The article includes a case study of a 2016 protest in the small university town of Dunedin, part of a series of events across the country to inform customers of the ANZ Bank about its NZ$13-billion investment in the fossil industry. “Until this point, mainstream media outlets had resisted negative framing of protesters, and had quoted activists at length in their reporting of the blockade,” Bond, Thomas, and Dipose write. But after police told customers to climb over the blockaders and one elderly customer was inconvenienced—even though blockaders and bank staff had encouraged her to use a side door—the coverage shifted.

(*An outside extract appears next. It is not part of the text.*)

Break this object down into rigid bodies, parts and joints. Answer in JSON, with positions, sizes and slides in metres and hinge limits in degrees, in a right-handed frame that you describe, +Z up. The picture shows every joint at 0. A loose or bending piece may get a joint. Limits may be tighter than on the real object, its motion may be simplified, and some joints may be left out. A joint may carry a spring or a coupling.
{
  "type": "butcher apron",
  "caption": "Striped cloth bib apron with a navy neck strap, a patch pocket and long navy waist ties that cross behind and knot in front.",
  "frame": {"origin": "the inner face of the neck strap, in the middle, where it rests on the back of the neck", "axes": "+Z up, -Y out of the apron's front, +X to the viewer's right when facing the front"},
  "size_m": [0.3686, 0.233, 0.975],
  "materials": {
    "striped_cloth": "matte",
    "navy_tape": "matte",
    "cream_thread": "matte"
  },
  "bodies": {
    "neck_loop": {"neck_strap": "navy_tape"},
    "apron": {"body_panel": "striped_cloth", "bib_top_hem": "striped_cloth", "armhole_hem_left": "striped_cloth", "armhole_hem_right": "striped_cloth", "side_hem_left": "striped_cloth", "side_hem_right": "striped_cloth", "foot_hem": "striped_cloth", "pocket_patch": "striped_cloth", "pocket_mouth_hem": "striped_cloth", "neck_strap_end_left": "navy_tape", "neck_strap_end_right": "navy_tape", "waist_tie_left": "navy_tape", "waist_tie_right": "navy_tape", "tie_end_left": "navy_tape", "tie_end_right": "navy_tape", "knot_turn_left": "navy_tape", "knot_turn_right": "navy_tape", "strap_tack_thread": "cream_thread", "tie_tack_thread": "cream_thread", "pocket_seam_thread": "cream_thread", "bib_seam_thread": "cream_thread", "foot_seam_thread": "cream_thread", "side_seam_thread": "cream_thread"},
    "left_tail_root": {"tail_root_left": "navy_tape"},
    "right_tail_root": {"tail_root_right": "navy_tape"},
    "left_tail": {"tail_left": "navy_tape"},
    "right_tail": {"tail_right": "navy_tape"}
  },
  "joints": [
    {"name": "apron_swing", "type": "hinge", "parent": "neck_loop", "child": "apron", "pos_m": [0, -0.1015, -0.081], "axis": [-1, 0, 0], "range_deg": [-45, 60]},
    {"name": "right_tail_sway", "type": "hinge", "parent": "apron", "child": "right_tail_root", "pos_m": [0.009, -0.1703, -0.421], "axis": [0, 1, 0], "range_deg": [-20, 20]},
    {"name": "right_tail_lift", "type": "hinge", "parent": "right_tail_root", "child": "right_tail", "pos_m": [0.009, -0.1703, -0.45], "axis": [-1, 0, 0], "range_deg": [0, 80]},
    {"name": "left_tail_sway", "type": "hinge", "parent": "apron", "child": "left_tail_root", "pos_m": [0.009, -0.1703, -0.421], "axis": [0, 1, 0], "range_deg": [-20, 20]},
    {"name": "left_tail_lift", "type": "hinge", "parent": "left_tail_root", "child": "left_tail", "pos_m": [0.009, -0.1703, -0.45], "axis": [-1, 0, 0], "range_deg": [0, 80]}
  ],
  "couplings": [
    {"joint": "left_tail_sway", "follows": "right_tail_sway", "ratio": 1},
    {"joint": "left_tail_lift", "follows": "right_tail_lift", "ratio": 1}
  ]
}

“Reporting of the protests quickly changed and activists were portrayed as disrespectful and taking the protest too far. Social media erupted, and 350 Aotearoa’s Facebook page attracted more than 2,000 comments within a few hours, including threats of violence against the blockaders,” they recall. “Even though a protester reported being kneed by police, police were represented in the media as having been balanced and compelled to act in this way.”
The history matters, they write, at a time when “the new government in Aotearoa New Zealand has sent some positive signals about taking climate change seriously. Consultation on a zero carbon act will begin later this year. In-depth media coverage that engages a broad range of people including activists, and pro-democracy reforms, will be essential to developing good debate and the best possible response to climate change.”